Contrefaçon du brevet de Pfizer

  Apotex a déclaré, dans son avis d’allégation, que les revendications liées au fluconazole dans le brevet de Pfizer se limitent au fluconazole fabriqué conformément à un certain procédé ou à certains procédés, et que le fluconazole qui sera produit par Apotex sera fabriqué à l’aide d’un procédé qui ne contrevient pas au brevet de Pfizer.

  Comme je l’ai mentionné plus tôt, il n’y a pas de désaccord entre les parties selon lequel le fluconazole que l’on cherche à fabriquer pour Apotex est identique au fluconazole du produit breveté de Pfizer. On s’entend également pour dire que le procédé d’ACIC n’empiète pas littéralement sur la revendication 1(a) du brevet de Pfizer.

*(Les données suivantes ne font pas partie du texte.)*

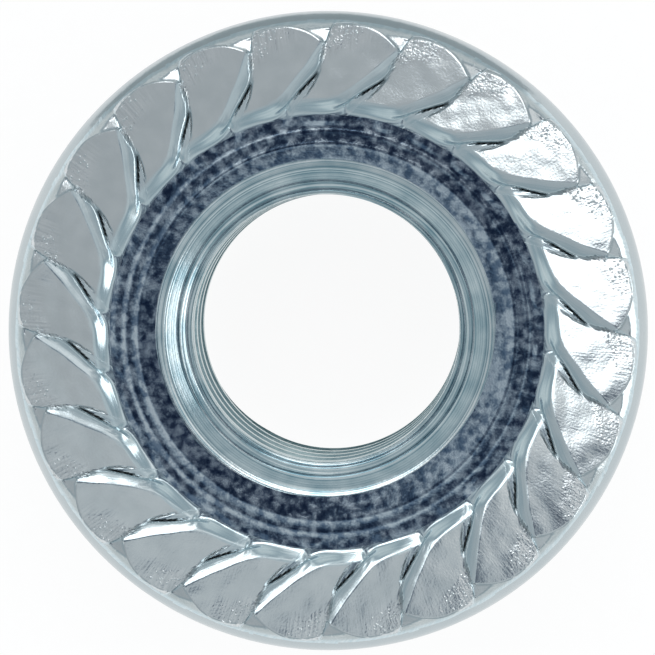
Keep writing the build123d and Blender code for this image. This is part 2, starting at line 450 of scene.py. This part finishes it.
def serrated_ring():
    """One serration's sector, repeated round the axis.

    Crest, ramp and valley run into each other without an edge, which bevels can't give, so the
    grid's vertices are placed by the serration's own form.
    """
    # columns: distances behind this crest, some between, and distances before the next one
    behind = np.linspace(0, 0.66, 34)
    before = np.array((-.16, -.11, -.08, -.055, -.035, -.015, 0))
    between = 12
    columns = len(behind) + between + len(before)
    outer_angles = np.concatenate((
        crest_angles(WALL_START, behind),
        np.full(between, np.nan),
        crest_angles(WALL_START, before) + PITCH))
    known = np.isfinite(outer_angles)
    outer_angles = np.interp(np.arange(columns), np.arange(columns)[known], outer_angles[known])

    # rows run round the axis as far as the low edges and along the curved ends beyond them
    inner_rows = np.concatenate((
        np.linspace(RING_INNER, 6.36, 3)[:-1], np.linspace(6.36, 6.92, 13)[:-1],
        np.linspace(6.92, 8.30, 13)[:-1]))
    end = end_reach(outer_angles)
    near_end = end + np.array((-.16, -.12, -.09, -.05, -END_WALL, END_WALL))[:, None]
    rows = np.concatenate((
        np.repeat(inner_rows[:, None], columns, 1),
        np.linspace(np.full(columns, 8.30), near_end[0], 13)[:-1],
        near_end,
        np.linspace(near_end[-1], np.full(columns, RING_OUTER), 14)[1:]))
    bpy.ops.object.select_all(action="DESELECT")
    bpy.ops.mesh.primitive_grid_add(
        x_subdivisions=columns - 1, y_subdivisions=len(rows) - 1, size=MM)
    ring = bpy.context.object
    ring.name = "serrations"
    mesh = ring.data
    places = np.empty(len(mesh.vertices) * 3, np.float32)
    mesh.vertices.foreach_get("co", places)
    places = places.reshape(-1, 3).astype(float)
    column = np.rint((places[:, 0] / MM + 0.5) * (columns - 1)).astype(int)
    row = np.rint((places[:, 1] / MM + 0.5) * (len(rows) - 1)).astype(int)

    # columns run along the crest, closest together at its foot, and past its end along the radius
    radius = rows[row, column]
    turning = np.minimum(rows, WALL_START)
    after = crest_angles(turning[:, :len(behind)], behind)
    ahead = crest_angles(turning[:, -len(before):], before) + PITCH
    share = np.linspace(0, 1, between + 2)[1:-1]
    middle = after[:, -1:] + (ahead[:, :1] - after[:, -1:]) * share
    angles = np.concatenate((after, middle, ahead), 1)
    angle = angles[row, column]
    height = serrated_height(radius, angle)
    turn = np.radians(angle)
    places = np.stack((radius * np.cos(turn), radius * np.sin(turn), height), -1) * MM
    mesh.vertices.foreach_set("co", places.astype(np.float32).ravel())

    # where the finishes differ: a ramp, its rough patch towards the low outer corner, the
    # crevices, where the material paints shade near black, and the distance down from the ramp's
    # edge
    away = off_ramp(radius, turn)[0]
    depth = behind_crest(radius, turn)
    low_end = np.interp(radius, *LOW_EDGE) - PITCH
    before_crest = (depth < np.interp(radius, *VALLEY)) & ((angle < low_end) | (radius < 8.42))
    on_ramp = np.where(before_crest, 1, 0.35 + 0.65 * ease(0.5 - away / 0.05))
    on_ramp = on_ramp * ease((radius - RAMP_START) / 0.1 + 0.5) * (1 - ease((radius - 9.05) / 0.1))
    across = np.where(before_crest, 1, column / (columns - 1))
    patch_start = np.interp(across, (0.6, 1.0), (8.5, 7.9))
    patch = on_ramp * ease((radius - patch_start) / 0.5) * ease((across - 0.6) / 0.35)
    next_depth = behind_crest(radius, np.radians(angle - PITCH))
    deep = np.maximum(crevice(radius, depth), crevice(radius, next_depth))
    for name, values in (("ramp", on_ramp), ("rough_patch", patch), ("crevice", deep),
                         ("down_crest", away * MM)):
        layer = mesh.attributes.new(name, "FLOAT", "POINT")
        layer.data.foreach_set("value", values.astype(np.float32))

    select(ring, "FACE", lambda face: True)
    bpy.ops.mesh.spin(steps=TEETH - 1, dupli=True, angle=radians(360 - PITCH),
                      center=(0, 0, 0), axis=(0, 0, 1))
    bpy.ops.mesh.select_all(action="SELECT")
    bpy.ops.mesh.remove_doubles(threshold=1e-6)
    bpy.ops.mesh.normals_make_consistent(inside=False)
    bpy.ops.object.mode_set(mode="OBJECT")
    return ring


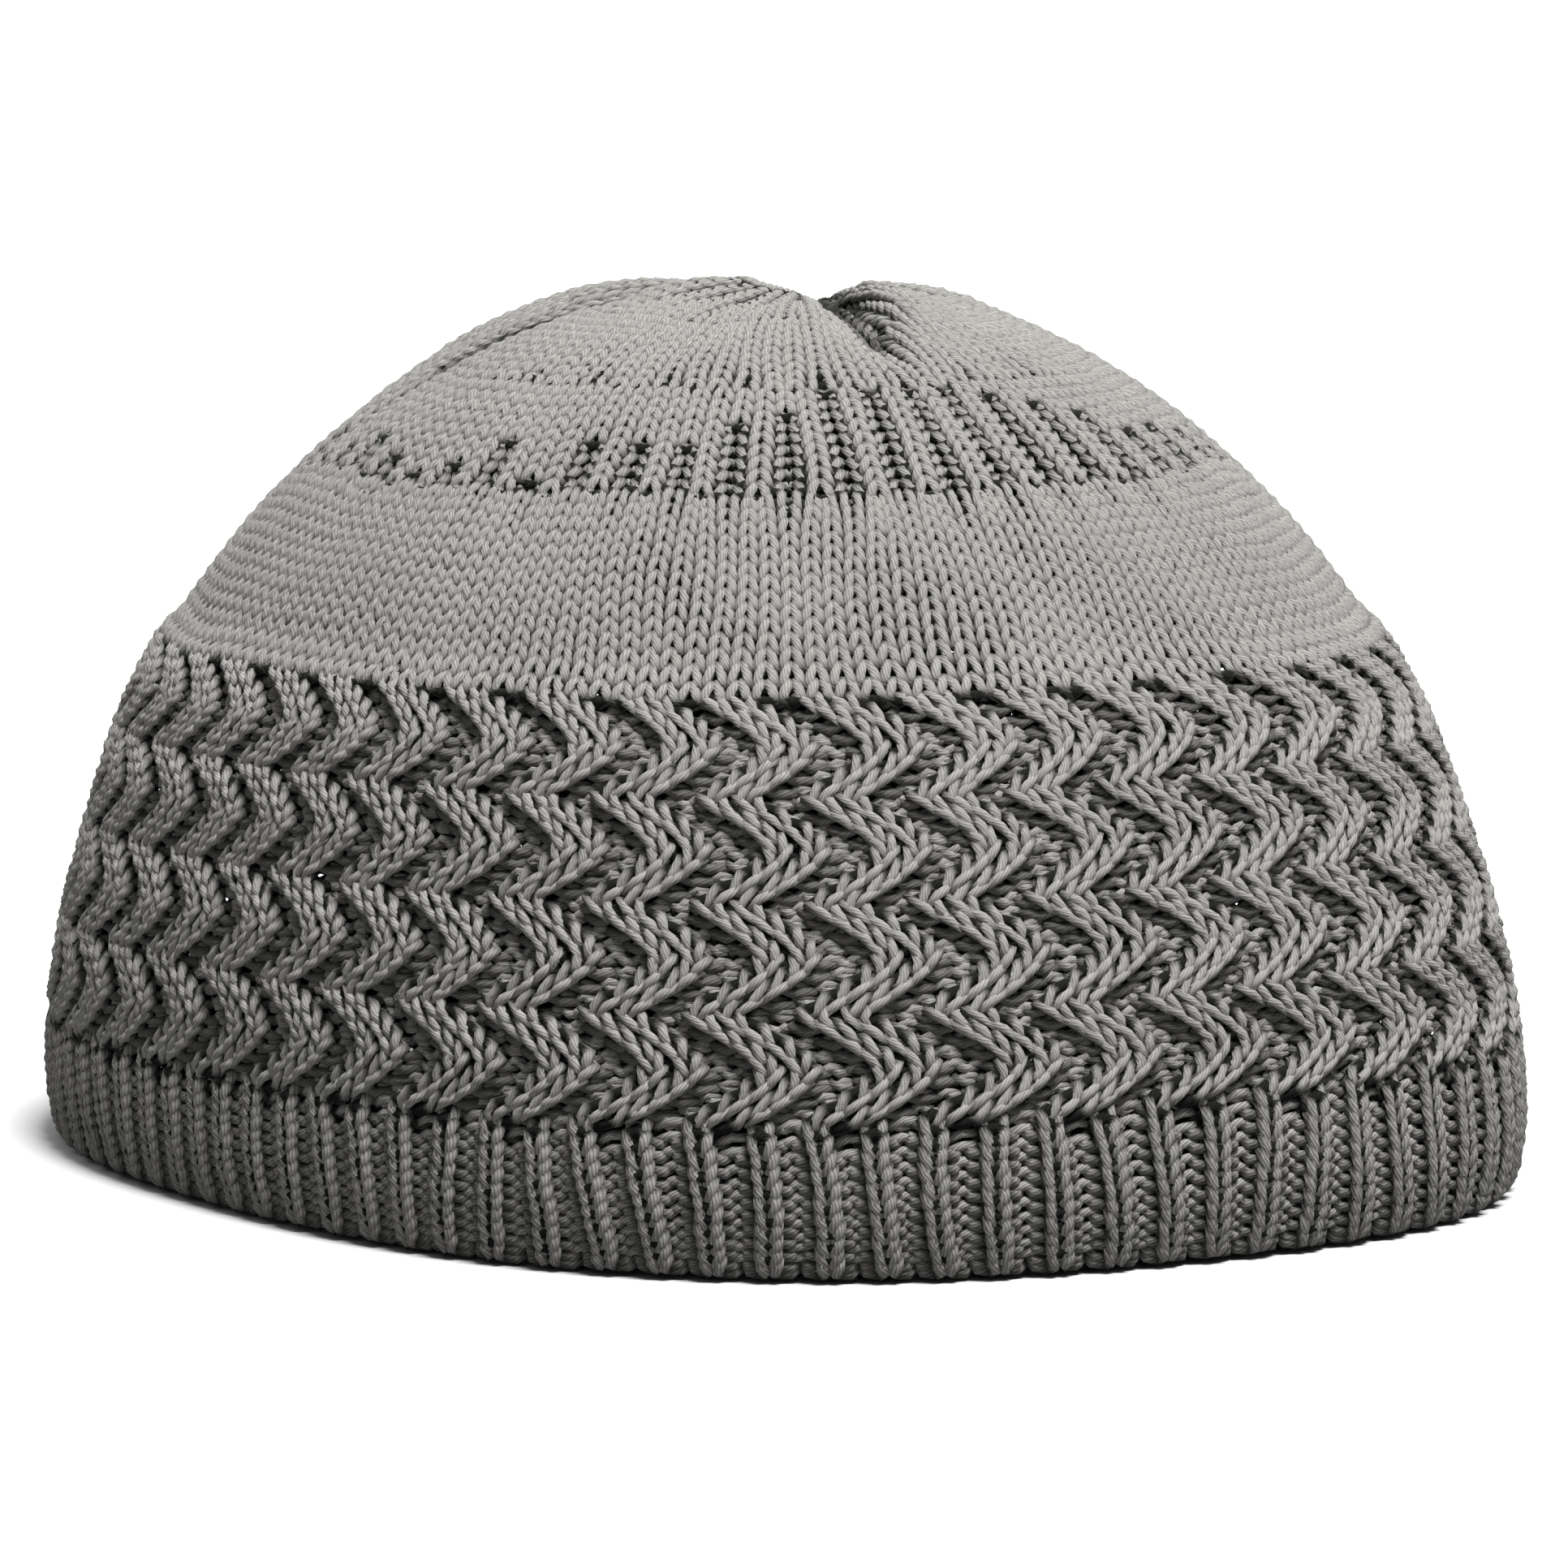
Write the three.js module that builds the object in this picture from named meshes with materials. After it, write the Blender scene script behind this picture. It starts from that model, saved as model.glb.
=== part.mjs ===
// A knitted kufi: a brimless cap, knitted as one tube from the rim up and drawn together at the top.
// The wall is built as four closed rings, one for each kind of stitch: the ribbed brim, the zigzag band,
// the plain crown and the gathered top. Lengths are in millimetres. +Z is up, the front of the cap faces -Y,
// and the rim rests on z = 0.

import * as THREE from 'three';

// ---- Driving dimensions ----

const HALF_LENGTH = 96; // front to back, at the widest course
const HALF_WIDTH = 78.4; // side to side, at the widest course
const SQUARENESS = 2.45; // power of the rim's oval, where 2 is an ellipse
const TOP_WIDTH_RATIO = 0.91; // width over length of the oval near the top, which is rounder

const CAP_HEIGHT = 106.3; // of the dome before its centre is dented
const WIDEST_HEIGHT = 9.7; // of the widest course
const RIM_TUCK = 0.018; // how much smaller the rim is than the widest course
const RISE_POWER = 1.78; // the dome's side view follows rise^RISE_POWER + reach^REACH_POWER = 1
const REACH_POWER = 2.03;

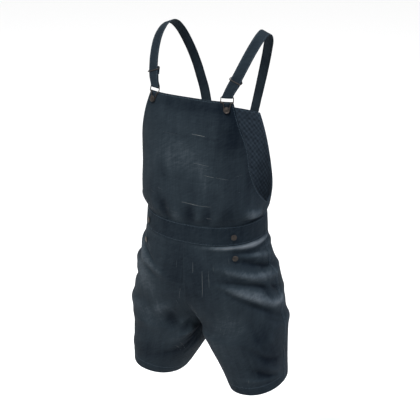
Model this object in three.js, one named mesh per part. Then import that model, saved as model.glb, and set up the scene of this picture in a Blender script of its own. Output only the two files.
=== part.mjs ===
// Denim shortalls in the form they take when worn, with nobody inside: a front bib and a back panel on a
// waistband, short legs, and two straps that run over the shoulders to wire clips on the bib.
// Millimetres, +Z up. The front faces -Y and the wearer's left is +X. The origin lies midway between the
// two places where the shoulders carry the straps.
import * as THREE from 'three';

// Cloth and seams
const CLOTH = 1.6; // wall of one layer of heavy denim, with its turned edges
const BAND_CLOTH = 3.0; // wall of the waistband, which is folded double
const BAND_PROUD = 0.8; // how far the waistband stands out from the panels it joins
const HEM_CLOTH = 2.8; // wall where an edge is turned up and stitched
const SEAM_GAP = 0.3; // gap between neighbouring pieces
const STEP = 0.5; // distance used to measure a surface's slope

// Heights of the garment, measured down from the shoulders
const BIB_TOP = -132;
const BACK_TOP = -217;
const BAND_TOP = -432;
const BAND_BOTTOM = -480;
const CROTCH = -745;
const HEM = -889;

// Turned hems: how far each one reaches from its edge
const BIB_HEM = 22;
const LEG_HEM = 24;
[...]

  Pfizer est d’avis que la partie pertinente du procédé d’ACIC, qui serait utilisée par le fournisseur d’Apotex pour la fabrication du fluconazole d’Apotex, à savoir la voie d’ACIC, violera le brevet de Pfizer et que, par conséquent, toute vente de fluconazole par Apotex violera le brevet de Pfizer. En particulier, la voie d’ACIC, selon une interprétation téléologique du brevet de Pfizer, s’inscrit dans la portée des revendications 1(a) et 10 du brevet de Pfizer et, par conséquent, l’allégation d’Apotex n’est pas justifiée au motif d’un procédé non contrefait.

  Afin d’évaluer si la voie d’ACIC viole le brevet de Pfizer, le brevet doit d’abord être interprété.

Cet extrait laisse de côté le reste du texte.